The length of R, or the radius, as opposed to X and Y, depend on the relative lengths of X and Y. If these two axes are equal, R will form a 45 degree angle to X or Y in the origin. If X and Y in the rectangle are not equal, R will form an angle other than 45 degrees to X or Y.
In trigonometry, we define X as the horizontal axis and Y as the vertical axis. The angle of R is measured from the X axis and intersects the two axes at the origin. We have what we refer to as "trigonometric functions". These are the sine, cosine and, tangent. Each angle has a value for each of these three functions.
The sine is defined as the ratio Y/R for any given angle. The sine starts at zero at 0 degrees and goes to one at 90 degrees. The cosine is defined as the ratio X/R and does the opposite. It starts at one at 0 degrees and decreases to zero at 90 degrees. The tangent is defined as the ratio Y/X for a given angle. It starts at zero at 0 degrees, reaches one at 45 degrees and goes to infinity at 90 degrees.
There are the lesser-used so-called "Inverse Functions". The cosecant is the inverse of the sine. So, it is defined as the ratio R/Y. The secant is the inverse of the cosine and is defined as R/X. The cotangent is X/Y. You may notice that three of the six possible functions have the prefix co- in front of them. These co- functions are the ones whose values decrease as the angle from 0 degrees to 90 degrees increases. The trigonometric functions are based on a 90 degree angle. This, of course, makes sense because in our universe, the dimensions of space form 90 degree angles.

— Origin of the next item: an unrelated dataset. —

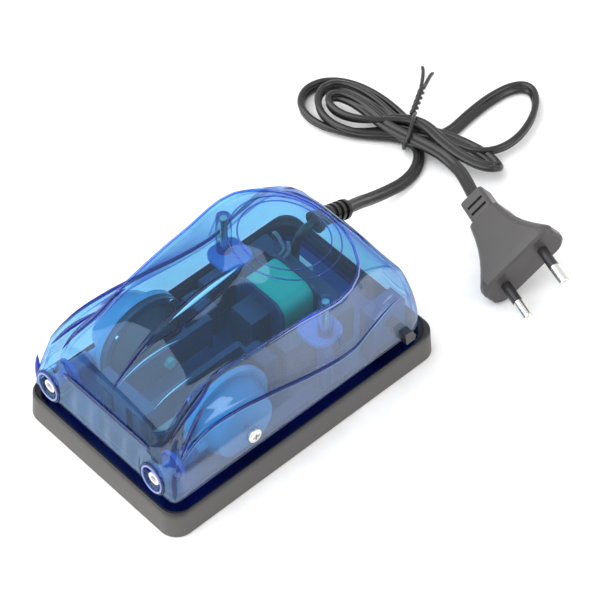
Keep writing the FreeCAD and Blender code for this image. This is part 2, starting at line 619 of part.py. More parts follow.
# ---- mains lead ---------------------------------------------------------------
def bent_path(points):
    """Straight runs joined by tangent arcs; returns the wire, its length and radii."""
    points = [Vector(*p) for p in points]
    edges, radii, here = [], [], points[0]
    for before, corner, after in zip(points, points[1:], points[2:]):
        back, ahead = (before - corner), (after - corner)
        reach = 0.45 * min(back.Length, ahead.Length)
        half_turn = (math.pi - back.getAngle(ahead)) / 2
        radius = reach / math.tan(half_turn)
        back.normalize()
        ahead.normalize()
        start, end = corner + back * reach, corner + ahead * reach
        bisector = (back + ahead).normalize()
        middle = corner + bisector * (radius / math.cos(half_turn) - radius)
        edges += [Part.LineSegment(here, start).toShape(), Part.Arc(start, middle, end).toShape()]
        radii.append(radius)
        here = end
    edges.append(Part.LineSegment(here, points[-1]).toShape())
    wire = Part.Wire(edges)
    return wire, wire.Length, radii


def bent_tube(points, radius):
    wire, length, radii = bent_path(points)
    start = Vector(*points[0])
    ring = Part.Wire(Part.Circle(start, Vector(*points[1]) - start, radius).toShape())
    return wire.makePipeShell([ring], True, False), length, radii


def cord_stretch(name, points):
    solid, length, radii = bent_tube(points, CORD_TUBE_RADIUS)
    ideal = math.pi * CORD_TUBE_RADIUS ** 2 * length
    print(name, "length %.1f" % length, "volume ratio %.4f" % (solid.Volume / ideal),
          "radii", [round(r, 1) for r in radii])
    return solid


def cord_hank():
    """Outer shape of the tied hank: a lobe to the left and one to the rear."""
    outline = Part.BSplineCurve()
    outline.interpolate([Vector(x, y, 0) for x, y in HANK_OUTLINE], PeriodicFlag=True)
    return Part.Face(Part.Wire(outline.toShape())).extrude(Vector(0, 0, HANK_HEIGHT))


def twist_tie():
    """Coated wire round the hank's waist, twisted together with two free ends."""
    def slug(grow):
        oval = Part.Ellipse(Vector(0, 0, 0), TIE_HALF_WIDTH + grow, TIE_HALF_HEIGHT + grow)
        solid = Part.Face(Part.Wire(oval.toShape())).extrude(Vector(0, 0, 2 * TIE_WIRE))
        solid.translate(Vector(0, 0, -TIE_WIRE))
        solid.rotate(Vector(0, 0, 0), Vector(1, 0, 0), 90)
        solid.rotate(Vector(0, 0, 0), Vector(0, 0, 1), 90 + TIE_ANGLE)
        solid.translate(Vector(*TIE_CENTRE))
        return solid

    tie = slug(0).cut(slug(-TIE_WIRE)).fuse(rod(TIE_STEM[0], TIE_STEM[1], 2 * TIE_WIRE))
    for end in TIE_ENDS:
        tie = tie.fuse(rod(TIE_STEM[1], end, TIE_WIRE))
    return tie


# ---- plug ---------------------------------------------------------------------
def placed_plug(shape):
    """From the plug's own frame (pins along +X, width along Y) to where it lies."""
    shape.rotate(Vector(0, 0, 0), Vector(1, 0, 0), PLUG_ROLL)
    shape.rotate(Vector(0, 0, 0), Vector(0, 1, 0), -PLUG_RISE)
    shape.rotate(Vector(0, 0, 0), Vector(0, 0, 1), PLUG_HEADING)
    shape.translate(Vector(*PLUG_FACE))
    return shape


def plug_body():
    """Flat two-pin plug: chamfered face, waisted sides and a slotted neck."""
    half = [(0, PLUG_HALF_WIDTH), (-3.5, PLUG_HALF_WIDTH), (-8.0, 14.9), (-13.5, 11.2),
            (-20.5, 8.3), (-PLUG_STEP, 6.7)]
    outline = half + [(s, -w) for s, w in reversed(half)]
    wings = prism([(s, w, -PLUG_HALF_HEIGHT) for s, w in outline], (0, 0, 2 * PLUG_HALF_HEIGHT))
    face = [(PLUG_HALF_WIDTH, 3.2), (13.2, PLUG_HALF_HEIGHT), (-13.2, PLUG_HALF_HEIGHT),
            (-PLUG_HALF_WIDTH, 3.2), (-PLUG_HALF_WIDTH, -3.2), (-13.2, -PLUG_HALF_HEIGHT),
            (13.2, -PLUG_HALF_HEIGHT), (PLUG_HALF_WIDTH, -3.2)]
    section = prism([(-PLUG_STEP - 1, w, n) for w, n in face], (PLUG_STEP + 2, 0, 0))
    body = wings.common(section)
    neck = prism([(1 - PLUG_STEP, w, n) for w, n in ((5.4, 4.2), (-5.4, 4.2), (-5.4, -4.2), (5.4, -4.2))],
                 (PLUG_STEP - 1 - PLUG_LENGTH, 0, 0))
    for s in (-PLUG_STEP - 3.6, -PLUG_STEP - 7.1):
        for n in (4.2, -4.2):
            neck = neck.cut(box(s - 0.7, s + 0.7, -3.0, 3.0, min(n, n * 0.7), max(n, n * 0.7)))
    body = body.fuse(neck)
    for w in (-PIN_HALF_SPACING, PIN_HALF_SPACING):
        body = body.cut(rod((-6, w, 0), (1, w, 0), PLUG_PIN_RADIUS))
    return placed_plug(body)


def plug_pins():
    solids = []
    for w in (-PIN_HALF_SPACING, PIN_HALF_SPACING):
        shank = rod((-6, w, 0), (SLEEVE_LENGTH, w, 0), PLUG_PIN_RADIUS - SLEEVE_WALL)
        tip = rod((SLEEVE_LENGTH, w, 0), (PIN_LENGTH, w, 0), PLUG_PIN_RADIUS)
        rim = [e for e in tip.Edges if e.BoundBox.XMin > PIN_LENGTH - 0.01]
        solids.append(shank.fuse(tip.makeFillet(1.4, rim)))
    return placed_plug(Part.makeCompound(solids))


def plug_pin_sleeves():
    solids = [tube((-6, w, 0), (SLEEVE_LENGTH, w, 0), PLUG_PIN_RADIUS, PLUG_PIN_RADIUS - SLEEVE_WALL)
              for w in (-PIN_HALF_SPACING, PIN_HALF_SPACING)]
    return placed_plug(Part.makeCompound(solids))


# ---- build --------------------------------------------------------------------
def nodes():
    lead = cord_stretch("cord_lead", CORD_ROUTE)
    tail = cord_stretch("cord_tail", TAIL_ROUTE)
    inner, tie = inner_cord(), twist_tie()
    shapes = {
        "rubber_base": rubber_base(),
        "bottom_plate": bottom_plate(),
        "top_cover": top_cover(),
        "cover_screws": cover_screws(),
        "side_screws": side_screws(),
        "ring_screws": ring_screws(),
        "arm_bracket": arm_bracket(),
        "core_laminations": core_laminations(),
        "coil_bobbin": coil_bobbin(),
        "coil_winding": coil_winding(),
        "coil_tape": coil_tape(),
        "core_clamps": core_clamps(),
        "core_pads": core_pads(),
        "terminal_block": terminal_block(),
        "terminal_screws": terminal_screws(),
        "lead_wires": lead_wires(),
        "inner_cord": inner,
        "cord_grommet": cord_grommet().cut(inner).cut(lead),
        "flow_valve": flow_valve(),
        "flow_slider": flow_slider(),
        "air_filter": air_filter(),
        "filter_cap": filter_cap(),
        "cord_lead": lead,
        "cord_hank": cord_hank().cut(lead).cut(tail).cut(tie),
        "cord_tail": tail,
        "twist_tie": tie,
        "plug_body": plug_body().cut(tail),
        "plug_pins": plug_pins(),
        "plug_pin_sleeves": plug_pin_sleeves(),
    }
    paired = (chamber_housing, valve_plate, flap_valves, diaphragm, diaphragm_ring, swing_arm,
              magnet, hub_nut, arm_pivot_pin, outlet_nozzle, outlet_hose)
    for make in paired:
        for name, side in SIDES:
            shapes[make.__name__ + "_" + name] = make(side)
    return shapes


os.makedirs("parts", exist_ok=True)
for node, shape in nodes().items():
    shape.exportStep("parts/" + node + ".step")
    print(node, "solids", len(shape.Solids), "valid", shape.isValid(),
          "volume %.1f" % shape.Volume)
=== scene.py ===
"""Air pump: see-through shell over its works, rubber boot, tied mains cord with its plug."""
import math

import bpy
from mathutils import Matrix, Vector


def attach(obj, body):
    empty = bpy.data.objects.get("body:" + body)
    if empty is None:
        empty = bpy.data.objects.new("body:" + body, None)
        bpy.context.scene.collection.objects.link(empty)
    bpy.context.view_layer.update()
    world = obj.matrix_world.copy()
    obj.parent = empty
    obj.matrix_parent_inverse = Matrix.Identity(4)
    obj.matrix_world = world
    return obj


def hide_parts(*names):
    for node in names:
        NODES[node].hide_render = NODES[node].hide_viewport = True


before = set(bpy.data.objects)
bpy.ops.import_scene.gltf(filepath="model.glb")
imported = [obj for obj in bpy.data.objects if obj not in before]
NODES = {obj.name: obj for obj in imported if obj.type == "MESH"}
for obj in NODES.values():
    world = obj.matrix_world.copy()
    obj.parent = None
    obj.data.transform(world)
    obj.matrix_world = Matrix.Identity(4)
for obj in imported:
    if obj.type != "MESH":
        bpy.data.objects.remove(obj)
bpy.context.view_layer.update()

# the measures below are in millimetres, unless a comment says otherwise
MM = 0.001
SIDES = (("right", 1), ("left", -1))


def mm(*xyz):
    return Vector(xyz) * MM


# ---- camera, floor and light, in metres and the camera's own millimetres ---------
AZIMUTH, ELEVATION = math.radians(47.17), math.radians(49.51)
DISTANCE, AIM_RIGHT, AIM_UP = 1.1, 0.02376, 0.02855
LENS, SENSOR = 184.41, 36.0
SKY = 0.95
FLOOR_HALF = 4.0

BACK = Vector((math.sin(AZIMUTH) * math.cos(ELEVATION),
               -math.cos(AZIMUTH) * math.cos(ELEVATION), math.sin(ELEVATION)))
RIGHT = Vector((math.cos(AZIMUTH), math.sin(AZIMUTH), 0))
UP = BACK.cross(RIGHT)


def make_camera():
    data = bpy.data.cameras.new("camera")
    data.lens, data.sensor_width = LENS, SENSOR
    data.clip_start, data.clip_end = 0.05, 20
    camera = bpy.data.objects.new("camera", data)
    turn = Matrix((RIGHT, UP, BACK)).transposed().to_4x4()
    camera.matrix_world = Matrix.Translation(
        RIGHT * AIM_RIGHT + UP * AIM_UP + BACK * DISTANCE) @ turn
    bpy.context.scene.collection.objects.link(camera)
    bpy.context.scene.camera = camera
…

There are two additions that I wish to make to trigonometry. I have noticed that, as useful as trigonometry is, it could be even more useful. The trigonometry that we use now is merely the 90 degree set of functions. The nature of the space we inhabit brings two more sets of meaningful trigonometric functions into being that we are not using as of yet.
45 DEGREE TRIGONOMETRIC FUNCTION
The 90 degree set of functions will always remain the most useful simply because that is the angle at which the dimensions we inhabit intersect. But I have noticed two more useful trigonometric functions. If we multiply the sine by the cosine of an angle from 0 to 90 degrees, we find that the product starts at zero at 0 degrees, peaks at 0.5 at 45 degrees and, goes back to zero at 90 degrees. It would be more convenient to multiply the product by two to have it peak at one at 45 degrees.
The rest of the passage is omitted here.